Kevin Mountford, head of price comparison site moneysupermarket,com, says ISA rates will hot up during March.

"The top paying Cash ISA of a year ago wouldn’t even make today’s top 10," he says, "showing how keen banks are to lock in your cash as early as possible.

"When savers find a tax-free rate above six per cent, they should grab it."

But Mr Mountford urges regular ISA savers to find high-paying accounts ready to accept transfers of Cash Mini ISAs from previous years.

"If you have a portfolio of Cash ISAs accounts," he says, "it is important to check out the current rate they are earning, and to move them into better paying accounts.

"We could be talking about five figure sums here - but about half of the top-paying ISAs on the market don’t allow you to transfer previous lump sums in, so savers need to read the small print."

So far as equities are concerned, ISA prospects are much harder to gauge. Shares on either side of the Atlantic could still head south if credit crunch problems worsen - and many investors are fearful at the thought of erecting a ISA tax shelter around a loss.

Tony Ahearne, at online fund performance analyst Moneyspider.com, says thousands of investors in some of the UK’s biggest and most popular fund saw their funds plunge in value by 20 per cent-plus over the past year.

"If you happen to be in the Rathbone Special Situations fund - very popular with Joe Average investor - you are looking at losses of 25 per cent over the last year," he says.

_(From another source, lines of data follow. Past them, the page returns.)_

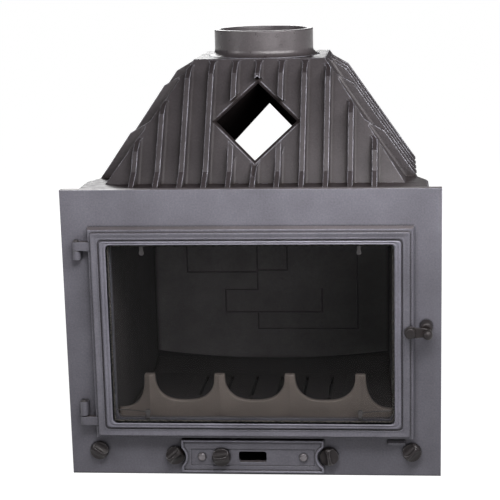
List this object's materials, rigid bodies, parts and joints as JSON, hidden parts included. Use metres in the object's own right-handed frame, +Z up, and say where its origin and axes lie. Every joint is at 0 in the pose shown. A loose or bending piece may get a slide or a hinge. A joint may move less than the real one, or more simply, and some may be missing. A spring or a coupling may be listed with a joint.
{
  "type": "fireplace insert",
  "caption": "Cast-iron fireplace insert: glazed side-hung door, air valves, slide-out ash drawer, ribbed smoke hood with a diamond tunnel and a round flue collar.",
  "frame": {"origin": "midway along the foot of the front frame's face, on the floor", "axes": "+X to the right seen from the room, +Y into the chimney breast, +Z up along the flue"},
  "size_m": [0.7, 0.5414, 0.816],
  "materials": {
    "cast_iron": "as-cast, matt dark grey",
    "steel": "darkened plain steel",
    "sheet_steel": "matt black heat-proof paint on sheet steel",
    "fibre": "braided heat-proof fibre",
    "glass": "clear heat-proof glass"
  },
  "bodies": {
    "body": {"front_frame": "cast_iron", "base_plate": "cast_iron", "side_panel_right": "cast_iron", "side_panel_left": "cast_iron", "back_panel": "cast_iron", "hood": "cast_iron", "air_tunnel": "cast_iron", "smoke_collar": "cast_iron", "hood_gasket": "fibre", "frame_gasket": "fibre", "ash_chamber": "cast_iron", "hearth_bed": "cast_iron", "fire_grate": "cast_iron", "fireback_plate": "cast_iron", "side_liner_right": "cast_iron", "side_liner_left": "cast_iron", "baffle_plate": "cast_iron", "log_guard": "cast_iron", "latch_keeper": "cast_iron", "hinge_pin_upper": "steel", "hinge_pin_lower": "steel", "hinge_washer": "steel", "frame_bolts": "steel", "hood_bolts": "steel", "base_bolts": "steel", "back_bolts": "steel", "back_nuts": "steel", "fireback_bolts": "steel"},
    "door": {"door_frame": "cast_iron", "door_glass": "glass", "glass_gasket": "fibre", "door_rope_seal": "fibre", "glass_clips": "steel", "glass_clip_screws": "steel", "latch_pivot_bolt": "steel"},
    "latch": {"latch_lever": "cast_iron", "latch_ball": "steel"},
    "ash_drawer": {"ash_cover": "cast_iron", "cover_rivets": "steel", "ash_pan": "sheet_steel"},
    "cover_catch": {"cover_knob": "cast_iron", "catch_spindle": "steel", "catch_pawl": "steel"},
    "air_valve_left_outer": {"air_knob_left_outer": "cast_iron", "air_spindle_left_outer": "steel", "air_shutter_left_outer": "sheet_steel"},
    "air_valve_left_inner": {"air_knob_left_inner": "cast_iron", "air_spindle_left_inner": "steel", "air_shutter_left_inner": "sheet_steel"},
    "air_valve_right_inner": {"air_knob_right_inner": "cast_iron", "air_spindle_right_inner": "steel", "air_shutter_right_inner": "sheet_steel"},
    "air_valve_right_outer": {"air_knob_right_outer": "cast_iron", "air_spindle_right_outer": "steel", "air_shutter_right_outer": "sheet_steel"}
  },
  "joints": [
    {"name": "door_hinge", "type": "hinge", "parent": "body", "child": "door", "pos_m": [-0.32, -0.012, 0.28], "axis": [0, 0, -1], "range_deg": [0, 110]},
    {"name": "latch_pivot", "type": "hinge", "parent": "door", "child": "latch", "pos_m": [0.292, -0.033, 0.2875], "axis": [0, -1, 0], "range_deg": [0, 80]},
    {"name": "ash_drawer_slide", "type": "slide", "parent": "body", "child": "ash_drawer", "axis": [0, -1, 0], "range_m": [0, 0.3]},
    {"name": "cover_catch_turn", "type": "hinge", "parent": "ash_drawer", "child": "cover_catch", "pos_m": [-0.062, 0, 0.04], "axis": [0, 1, 0], "range_deg": [0, 90]},
    {"name": "air_valve_left_outer_turn", "type": "hinge", "parent": "body", "child": "air_valve_left_outer", "pos_m": [-0.296, 0.005, 0.048], "axis": [0, 1, 0], "range_deg": [0, 60]},
    {"name": "air_valve_left_inner_turn", "type": "hinge", "parent": "body", "child": "air_valve_left_inner", "pos_m": [-0.1515, 0.005, 0.039], "axis": [0, 1, 0], "range_deg": [0, 60]},
    {"name": "air_valve_right_inner_turn", "type": "hinge", "parent": "body", "child": "air_valve_right_inner", "pos_m": [0.1408, 0.005, 0.039], "axis": [0, 1, 0], "range_deg": [0, 60]},
    {"name": "air_valve_right_outer_turn", "type": "hinge", "parent": "body", "child": "air_valve_right_outer", "pos_m": [0.296, 0.005, 0.048], "axis": [0, 1, 0], "range_deg": [0, 60]}
  ]
}
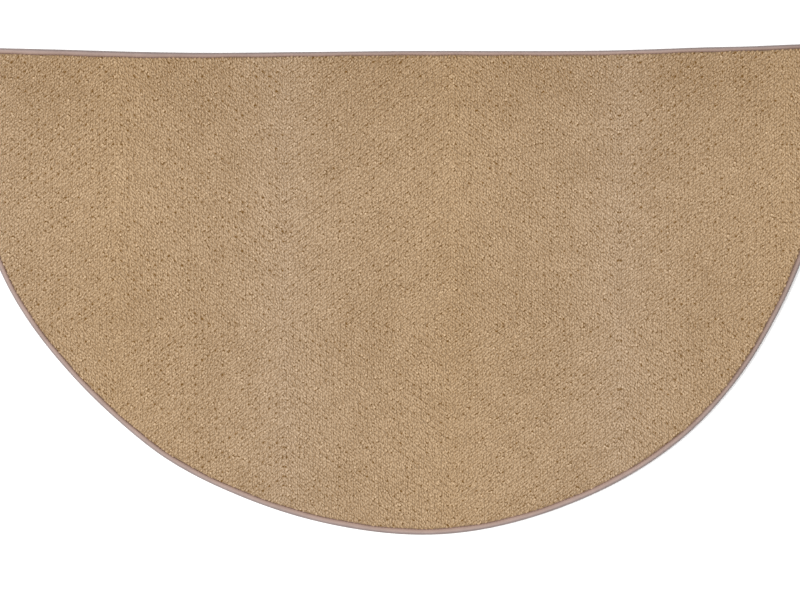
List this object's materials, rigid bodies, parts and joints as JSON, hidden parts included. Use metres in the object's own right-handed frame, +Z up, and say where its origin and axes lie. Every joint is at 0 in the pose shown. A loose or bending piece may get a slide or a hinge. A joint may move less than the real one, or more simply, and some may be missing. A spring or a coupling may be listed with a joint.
{
  "type": "half round hearth rug",
  "caption": "Half round loop pile rug with one straight edge for the hearth and a tape folded round its whole edge; it lies flat on the floor.",
  "frame": {"origin": "on the floor under the middle of the rug's width and depth", "axes": "+X along the straight edge, towards the right end as seen from above with the arc nearest; +Y from the arc towards the straight hearth edge; +Z up out of the pile"},
  "size_m": [1.2198, 0.69, 0.008],
  "materials": {
    "carpet": "low tan loop pile, matt",
    "binding": "mauve taupe woven tape, matt"
  },
  "bodies": {
    "root": {"carpet": "carpet", "binding": "binding"}
  },
  "joints": []
}
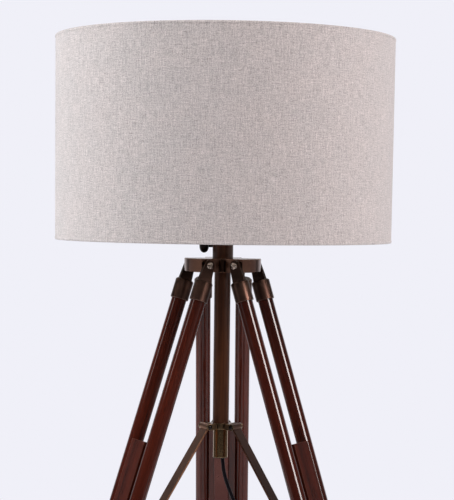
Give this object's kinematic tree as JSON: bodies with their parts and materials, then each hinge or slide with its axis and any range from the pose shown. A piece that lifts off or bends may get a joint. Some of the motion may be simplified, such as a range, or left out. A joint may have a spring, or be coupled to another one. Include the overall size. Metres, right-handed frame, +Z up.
{
  "type": "tripod floor lamp",
  "caption": "Floor lamp: linen drum shade on a sliding post, folding tripod of paired round wood rods with sliding extension bars, brass head, ferrules and strut spreader.",
  "frame": {"origin": "on the floor, under the middle of the head and the post's axis", "axes": "+Z up along the post; +Y towards the back leg; +X to the right of someone who looks from the front, with the knob of the post on the -X side"},
  "size_m": [0.7698, 0.6688, 1.4565],
  "materials": {
    "head_bronze": "antique bronze, semi-gloss",
    "ferrule_brass": "antique brass, brushed along its length",
    "strut_brass": "antique brass, dull",
    "knob_black": "blackened metal, satin",
    "lamp_brass": "bright brass",
    "rosewood": "dark red-brown, polished lacquer",
    "linen": "natural linen weave",
    "liner_white": "white laminate",
    "wire_white": "white enamel",
    "glass_frosted": "frosted lamp glass",
    "cap_silver": "bright lamp cap",
    "rubber_black": "black rubber",
    "cord_black": "black glossy sheath",
    "pin_brass": "bright plug pins"
  },
  "bodies": {
    "head": {"head_casting": "head_bronze", "head_sleeve": "head_bronze", "hinge_bolts": "ferrule_brass", "cord_tube": "cord_black", "cord_coil": "cord_black", "plug_body": "rubber_black", "plug_pins": "pin_brass"},
    "post_knob": {"post_knob": "knob_black"},
    "post": {"post_tube": "head_bronze", "post_end_tube": "strut_brass", "post_bush": "rubber_black", "post_lead": "cord_black", "spreader_collar": "strut_brass", "collar_pins": "knob_black", "harp_saddle": "lamp_brass", "harp": "lamp_brass", "finial": "lamp_brass", "lampholder_cap": "lamp_brass", "lampholder_shell": "lamp_brass", "lampholder_cup": "lamp_brass", "bulb_cap": "cap_silver", "bulb_glass": "glass_frosted", "shade_fabric": "linen", "shade_liner": "liner_white", "shade_spider": "wire_white", "shade_bottom_ring": "wire_white"},
    "switch": {"switch_key": "knob_black"},
    "leg_left": {"ferrule_left_a": "ferrule_brass", "ferrule_left_b": "ferrule_brass", "rod_left_a": "rosewood", "rod_left_b": "rosewood", "strut_bracket_left": "strut_brass", "clamp_left": "ferrule_brass"},
    "clamp_knob_left": {"clamp_knob_left": "knob_black"},
    "bar_left": {"bar_left": "rosewood", "shoe_left": "ferrule_brass", "foot_pad_left": "rubber_black"},
    "strut_left": {"strut_left": "strut_brass"},
    "leg_right": {"ferrule_right_a": "ferrule_brass", "ferrule_right_b": "ferrule_brass", "rod_right_a": "rosewood", "rod_right_b": "rosewood", "strut_bracket_right": "strut_brass", "clamp_right": "ferrule_brass"},
    "clamp_knob_right": {"clamp_knob_right": "knob_black"},
    "bar_right": {"bar_right": "rosewood", "shoe_right": "ferrule_brass", "foot_pad_right": "rubber_black"},
    "strut_right": {"strut_right": "strut_brass"},
    "leg_back": {"ferrule_back_a": "ferrule_brass", "ferrule_back_b": "ferrule_brass", "rod_back_a": "rosewood", "rod_back_b": "rosewood", "strut_bracket_back": "strut_brass", "clamp_back": "ferrule_brass"},
    "clamp_knob_back": {"clamp_knob_back": "knob_black"},
    "bar_back": {"bar_back": "rosewood", "shoe_back": "ferrule_brass", "foot_pad_back": "rubber_black"},
    "strut_back": {"strut_back": "strut_brass"}
  },
  "joints": [
    {"name": "fold_left", "type": "hinge", "parent": "head", "child": "leg_left", "pos_m": [-0.03118, -0.018, 1.145], "axis": [0.5, -0.866, 0], "range_deg": [0, 15.9]},
    {"name": "post_slide", "type": "slide", "parent": "head", "child": "post", "axis": [0, 0, 1], "range_m": [0, 0.0223]},
    {"name": "post_knob_turn", "type": "hinge", "parent": "head", "child": "post_knob", "pos_m": [0, 0, 1.171], "axis": [-1, 0, 0], "range_deg": [0, 360]},
    {"name": "switch_turn", "type": "hinge", "parent": "post", "child": "switch", "pos_m": [0, 0, 1.2175], "axis": [0, -1, 0], "continuous": true},
    {"name": "strut_left_turn", "type": "hinge", "parent": "post", "child": "strut_left", "pos_m": [-0.01992, -0.0115, 0.9267], "axis": [0.5, -0.866, 0], "range_deg": [0, 30.9]},
    {"name": "bar_left_slide", "type": "slide", "parent": "leg_left", "child": "bar_left", "axis": [-0.2734, -0.1578, -0.9489], "range_m": [-0.17, 0.38]},
    {"name": "clamp_left_turn", "type": "hinge", "parent": "leg_left", "child": "clamp_knob_left", "pos_m": [-0.25399, -0.14664, 0.40961], "axis": [-0.8218, -0.4744, 0.3156], "range_deg": [0, 360]},
    {"name": "fold_right", "type": "hinge", "parent": "head", "child": "leg_right", "pos_m": [0.03118, -0.018, 1.145], "axis": [0.5, 0.866, 0], "range_deg": [0, 16]},
    {"name": "strut_right_turn", "type": "hinge", "parent": "post", "child": "strut_right", "pos_m": [0.01992, -0.0115, 0.9267], "axis": [0.5, 0.866, 0], "range_deg": [0, 30.9]},
    {"name": "bar_right_slide", "type": "slide", "parent": "leg_right", "child": "bar_right", "axis": [0.2734, -0.1578, -0.9489], "range_m": [-0.17, 0.38]},
    {"name": "clamp_right_turn", "type": "hinge", "parent": "leg_right", "child": "clamp_knob_right", "pos_m": [0.25399, -0.14664, 0.40961], "axis": [0.8218, -0.4744, 0.3156], "range_deg": [0, 360]},
    {"name": "fold_back", "type": "hinge", "parent": "head", "child": "leg_back", "pos_m": [0, 0.036, 1.145], "axis": [-1, 0, 0], "range_deg": [0, 16]},
    {"name": "strut_back_turn", "type": "hinge", "parent": "post", "child": "strut_back", "pos_m": [0, 0.023, 0.9267], "axis": [-1, 0, 0], "range_deg": [0, 30.9]},
    {"name": "bar_back_slide", "type": "slide", "parent": "leg_back", "child": "bar_back", "axis": [0, 0.3156, -0.9489], "range_m": [-0.17, 0.38]},
    {"name": "clamp_back_turn", "type": "hinge", "parent": "leg_back", "child": "clamp_knob_back", "pos_m": [0, 0.29328, 0.40961], "axis": [0, 0.9489, 0.3156], "range_deg": [0, 360]}
  ],
  "couplings": [
    {"joint": "post_slide", "follows": "fold_left", "m_per_rad": 0.080012},
    {"joint": "strut_left_turn", "follows": "fold_left", "ratio": 1.938},
    {"joint": "fold_right", "follows": "fold_left", "ratio": 1},
    {"joint": "strut_right_turn", "follows": "fold_left", "ratio": 1.938},
    {"joint": "fold_back", "follows": "fold_left", "ratio": 1},
    {"joint": "strut_back_turn", "follows": "fold_left", "ratio": 1.938}
  ]
}
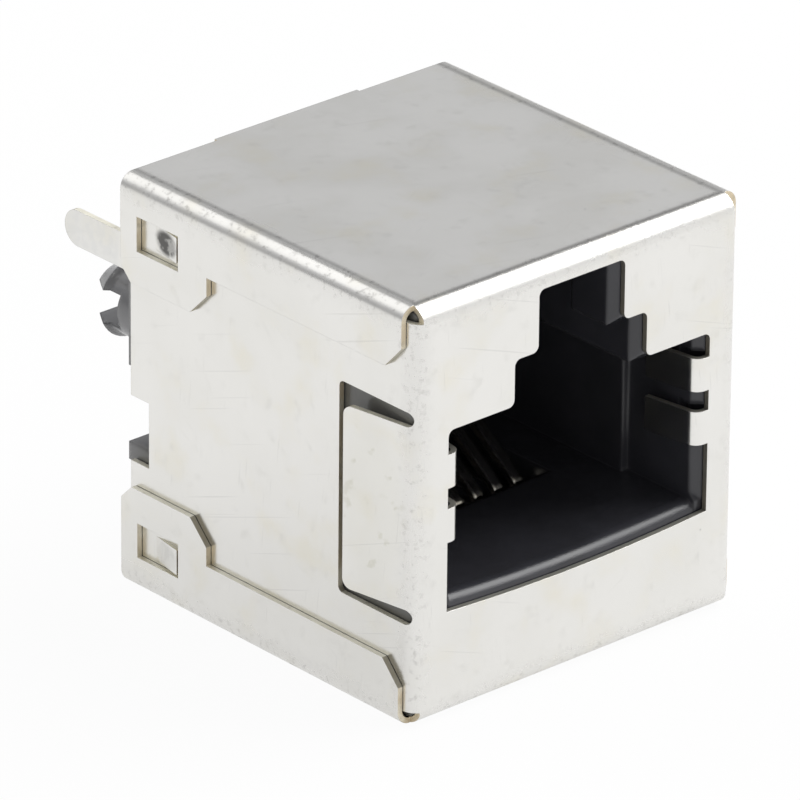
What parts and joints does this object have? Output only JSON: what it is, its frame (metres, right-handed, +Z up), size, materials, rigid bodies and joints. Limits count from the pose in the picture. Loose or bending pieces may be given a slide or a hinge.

Moneyspider.com charts show that even star funds like Invesco Perpetual High Income lost about seven per cent of their value in the last year. Merrill Lynch UK Dynamic, one of the better performers, lost just 0.56 per cent during the year - still a poorer outcome than leaving money in the building society.

This may be a year when equity ISAs are best left to sophisticated savers already holding sizeable portfolios assembled to reduce risk.

The best bets could be in riskier sectors, like Latin America, India, Russia or even Africa - all high-risk plays for savings vehicles targeted at cautious, long-term savers.